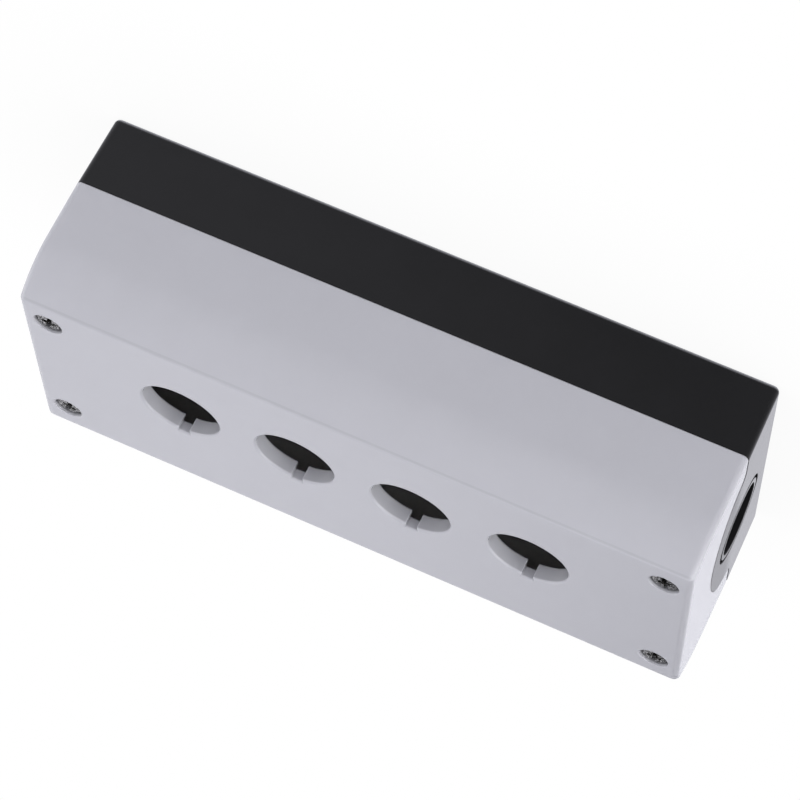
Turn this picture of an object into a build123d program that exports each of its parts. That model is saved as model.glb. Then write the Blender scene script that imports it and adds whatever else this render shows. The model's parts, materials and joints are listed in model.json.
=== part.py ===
from build123d import *
import math
import os

# A pushbutton enclosure for four 22.5 mm stations. A black base tray is fixed to the wall, and a
# grey cover with four keyed panel holes closes it on a rim seal, held by one screw at each corner.
# The ends of the base rise in an arched tongue, which holds the cable entry, into a cut-out of the cover.
# The origin is the centre of the back face. +X runs along the row of holes, +Y away from their keyways,
# and +Z out of the front face. Lengths are in millimetres and angles in degrees.

# Overall sizes
length = 187.0
width = 80.0
depth = 55.5
base_height = 21.5

# Base tray
base_wall = 3.0
base_floor = 2.8
base_draft = 1.0
base_corner_radius = 1.8
back_edge_radius = 1.6
back_relief = 0.6
back_land = 7.0
relief_radius = 3.0

# Cover shell
cover_wall = 2.8
front_thickness = 3.2
cover_overhang = 0.25
cover_end_inset = 0.2
cover_draft = 0.5
shoulder_height = 38.5
front_width = 68.0
crease_radius = 1.2
cover_end_radius = 1.6
cover_lip = 0.3
cavity_radius = 1.0

# Panel holes
station_count = 4
station_pitch = 33.0
station_offset = 5.0
panel_hole_diameter = 22.5
key_width = 3.2
key_reach = 12.85
land_margin = 1.2
land_height = 1.3
hole_edge = 0.4

# Arched tongue at each end, a crown arc between two side arcs, flared into the parting line
tongue_half_width = 28.0
tongue_rise = 17.0
tongue_side_radius = 13.0
tongue_flare = 4.0
tongue_gap = 0.15

# Cable entry knockout in each end
entry_height = 20.5
entry_diameter = 20.4
entry_depth = 2.8
entry_web = 1.2
entry_ring_diameter = 23.0
entry_groove_diameter = 25.4
entry_groove_depth = 1.2
entry_pad_width = 26.0

# Rim: a rib on the base presses the seal into a groove of the cover
rim_inset = 2.2
rim_radius = 3.0
rim_width = 4.4
rim_height = 3.8
groove_width = 2.0
groove_depth = 2.5
rib_width = 1.4
rib_height = 1.2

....

◆ WHAT IS BEING ASKED ◆
Restate the first line and every line after it, word for word, stopping once the line with "relief_radius = 3.0" is done.

◆ ANSWER FOR THE TASK ◆
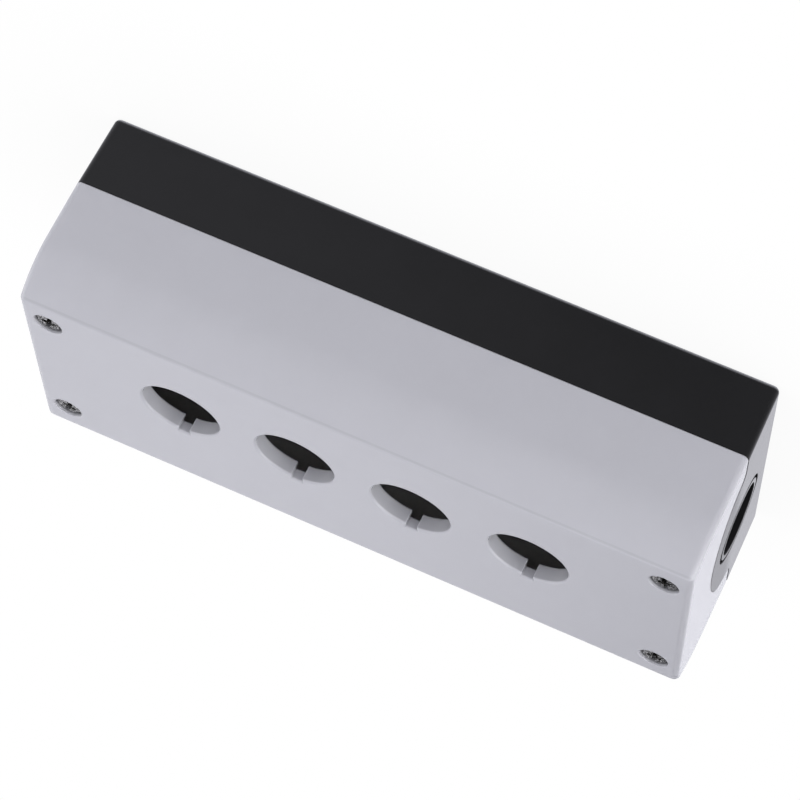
Turn this picture of an object into a build123d program that exports each of its parts. That model is saved as model.glb. Then write the Blender scene script that imports it and adds whatever else this render shows. The model's parts, materials and joints are listed in model.json.
=== part.py ===
from build123d import *
import math
import os

# A pushbutton enclosure for four 22.5 mm stations. A black base tray is fixed to the wall, and a
# grey cover with four keyed panel holes closes it on a rim seal, held by one screw at each corner.
# The ends of the base rise in an arched tongue, which holds the cable entry, into a cut-out of the cover.
# The origin is the centre of the back face. +X runs along the row of holes, +Y away from their keyways,
# and +Z out of the front face. Lengths are in millimetres and angles in degrees.

# Overall sizes
length = 187.0
width = 80.0
depth = 55.5
base_height = 21.5

# Base tray
base_wall = 3.0
base_floor = 2.8
base_draft = 1.0
base_corner_radius = 1.8
back_edge_radius = 1.6
back_relief = 0.6
back_land = 7.0
relief_radius = 3.0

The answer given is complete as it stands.